The entries below contain a line with "depsgraph = bpy.context.evaluated_depsgraph_get()" and a line with "return low, high". Retype exactly everything from the first down to the second, both included, and nothing else.

▶ [Task data]:

■ ■ ■ ■ ■

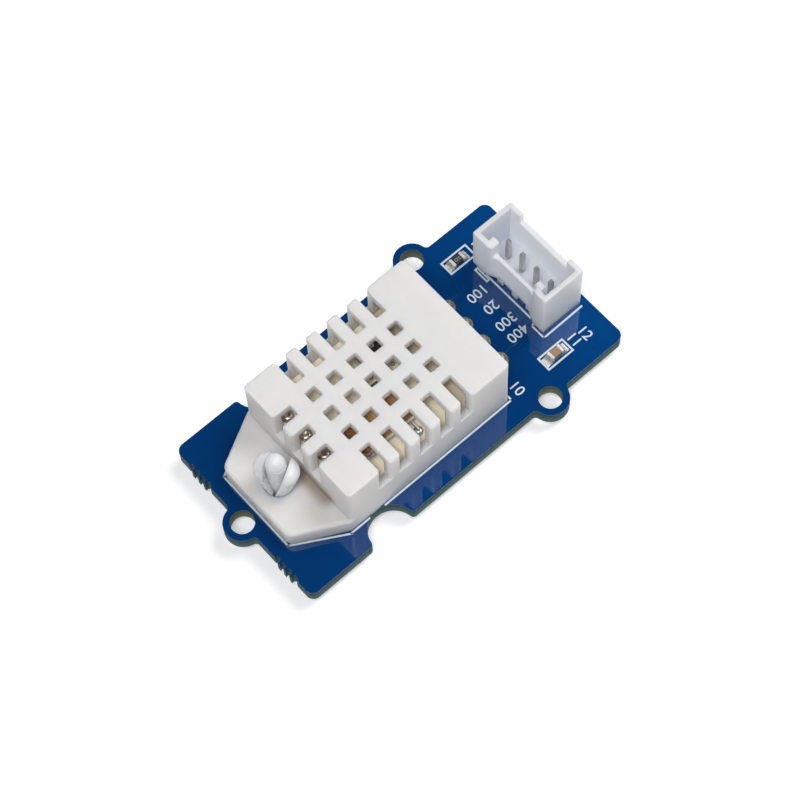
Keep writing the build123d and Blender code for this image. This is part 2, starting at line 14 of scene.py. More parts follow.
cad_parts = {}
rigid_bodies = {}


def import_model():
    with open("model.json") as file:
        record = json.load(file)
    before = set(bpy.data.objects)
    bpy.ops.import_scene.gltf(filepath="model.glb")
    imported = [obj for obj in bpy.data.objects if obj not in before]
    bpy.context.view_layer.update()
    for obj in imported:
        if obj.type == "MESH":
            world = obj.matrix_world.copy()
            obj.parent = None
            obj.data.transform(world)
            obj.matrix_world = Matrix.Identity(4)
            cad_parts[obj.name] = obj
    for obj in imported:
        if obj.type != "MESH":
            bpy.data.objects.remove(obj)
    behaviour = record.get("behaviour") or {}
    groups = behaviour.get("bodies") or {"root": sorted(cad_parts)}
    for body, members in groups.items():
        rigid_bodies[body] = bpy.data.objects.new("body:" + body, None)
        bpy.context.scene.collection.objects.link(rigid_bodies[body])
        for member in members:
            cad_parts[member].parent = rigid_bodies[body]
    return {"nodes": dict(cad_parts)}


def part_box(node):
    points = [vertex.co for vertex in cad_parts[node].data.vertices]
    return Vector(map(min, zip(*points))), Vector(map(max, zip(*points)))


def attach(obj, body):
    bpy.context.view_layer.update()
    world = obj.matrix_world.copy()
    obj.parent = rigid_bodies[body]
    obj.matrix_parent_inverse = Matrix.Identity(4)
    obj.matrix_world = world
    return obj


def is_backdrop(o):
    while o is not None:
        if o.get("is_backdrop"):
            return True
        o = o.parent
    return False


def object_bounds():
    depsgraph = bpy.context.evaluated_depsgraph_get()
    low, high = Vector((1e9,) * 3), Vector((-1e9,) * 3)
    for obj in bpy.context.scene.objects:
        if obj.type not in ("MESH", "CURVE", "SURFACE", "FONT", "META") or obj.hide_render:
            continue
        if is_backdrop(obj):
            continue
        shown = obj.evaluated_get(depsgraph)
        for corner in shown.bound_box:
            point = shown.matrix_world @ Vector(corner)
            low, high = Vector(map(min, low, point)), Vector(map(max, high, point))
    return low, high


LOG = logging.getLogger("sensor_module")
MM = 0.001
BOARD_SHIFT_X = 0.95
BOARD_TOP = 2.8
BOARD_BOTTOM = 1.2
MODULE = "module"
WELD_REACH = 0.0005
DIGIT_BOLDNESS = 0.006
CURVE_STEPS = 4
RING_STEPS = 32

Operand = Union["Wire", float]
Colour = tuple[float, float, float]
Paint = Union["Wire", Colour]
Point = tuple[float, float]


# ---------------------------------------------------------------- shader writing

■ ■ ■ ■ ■

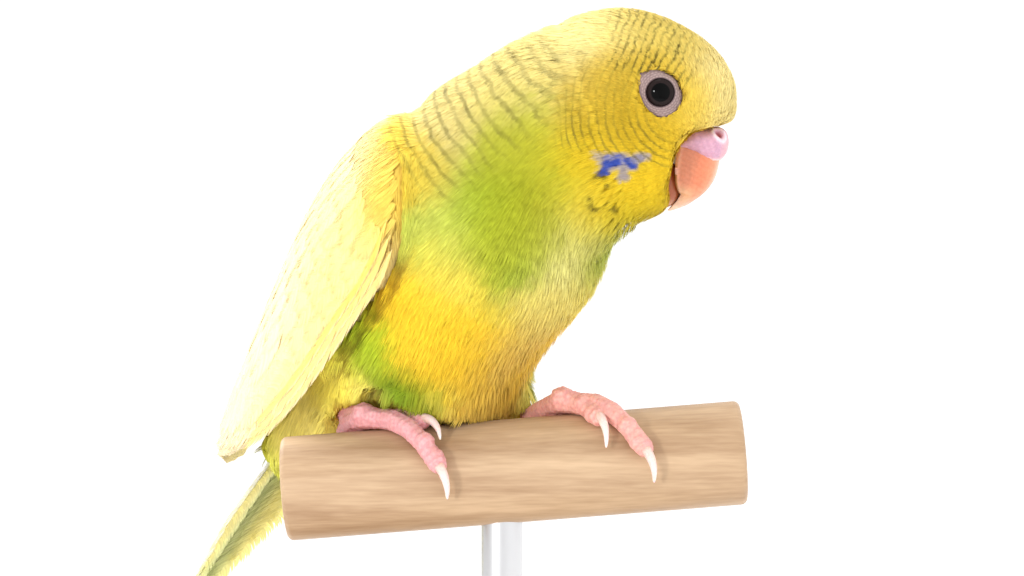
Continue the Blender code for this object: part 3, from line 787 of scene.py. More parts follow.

■ ■ ■ ■ ■

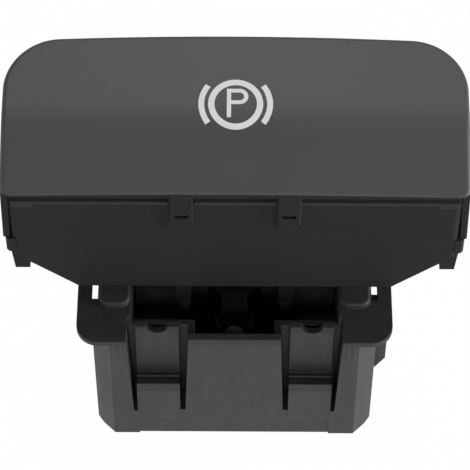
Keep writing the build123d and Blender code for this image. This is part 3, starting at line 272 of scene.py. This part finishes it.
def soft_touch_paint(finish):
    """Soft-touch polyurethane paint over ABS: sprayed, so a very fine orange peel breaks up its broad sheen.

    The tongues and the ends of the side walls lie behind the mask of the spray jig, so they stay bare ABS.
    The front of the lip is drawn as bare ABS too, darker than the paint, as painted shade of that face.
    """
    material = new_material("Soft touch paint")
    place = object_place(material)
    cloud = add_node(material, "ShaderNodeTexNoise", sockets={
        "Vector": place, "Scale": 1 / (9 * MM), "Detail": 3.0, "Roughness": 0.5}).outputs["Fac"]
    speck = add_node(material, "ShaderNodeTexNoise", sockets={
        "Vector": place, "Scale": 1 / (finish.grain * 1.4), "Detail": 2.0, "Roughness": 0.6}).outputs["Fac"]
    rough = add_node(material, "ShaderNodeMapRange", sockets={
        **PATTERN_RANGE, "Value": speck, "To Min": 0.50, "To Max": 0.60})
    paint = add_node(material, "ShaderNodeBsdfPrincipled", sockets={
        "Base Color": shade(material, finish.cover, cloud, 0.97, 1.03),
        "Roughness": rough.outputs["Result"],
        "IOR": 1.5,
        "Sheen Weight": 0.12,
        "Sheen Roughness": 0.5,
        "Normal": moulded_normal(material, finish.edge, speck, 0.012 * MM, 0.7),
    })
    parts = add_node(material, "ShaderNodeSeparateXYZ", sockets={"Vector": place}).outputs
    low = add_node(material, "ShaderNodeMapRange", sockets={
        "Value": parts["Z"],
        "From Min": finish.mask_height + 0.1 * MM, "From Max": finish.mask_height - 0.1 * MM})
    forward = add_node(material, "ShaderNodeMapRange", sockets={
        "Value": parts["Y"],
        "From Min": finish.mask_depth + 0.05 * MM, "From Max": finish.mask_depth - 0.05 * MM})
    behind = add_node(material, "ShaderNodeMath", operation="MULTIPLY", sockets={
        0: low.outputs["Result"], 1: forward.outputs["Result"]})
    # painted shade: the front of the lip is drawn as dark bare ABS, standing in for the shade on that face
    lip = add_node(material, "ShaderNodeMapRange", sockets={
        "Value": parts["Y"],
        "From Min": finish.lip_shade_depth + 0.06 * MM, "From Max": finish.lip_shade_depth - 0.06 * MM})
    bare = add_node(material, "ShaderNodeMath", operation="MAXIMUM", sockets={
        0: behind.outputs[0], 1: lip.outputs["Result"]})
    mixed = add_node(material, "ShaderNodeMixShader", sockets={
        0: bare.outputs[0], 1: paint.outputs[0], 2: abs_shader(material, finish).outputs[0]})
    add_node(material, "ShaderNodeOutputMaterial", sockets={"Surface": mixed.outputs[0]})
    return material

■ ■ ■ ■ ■

▶ [Answer for the task]:
    depsgraph = bpy.context.evaluated_depsgraph_get()
    low, high = Vector((1e9,) * 3), Vector((-1e9,) * 3)
    for obj in bpy.context.scene.objects:
        if obj.type not in ("MESH", "CURVE", "SURFACE", "FONT", "META") or obj.hide_render:
            continue
        if is_backdrop(obj):
            continue
        shown = obj.evaluated_get(depsgraph)
        for corner in shown.bound_box:
            point = shown.matrix_world @ Vector(corner)
            low, high = Vector(map(min, low, point)), Vector(map(max, high, point))
    return low, high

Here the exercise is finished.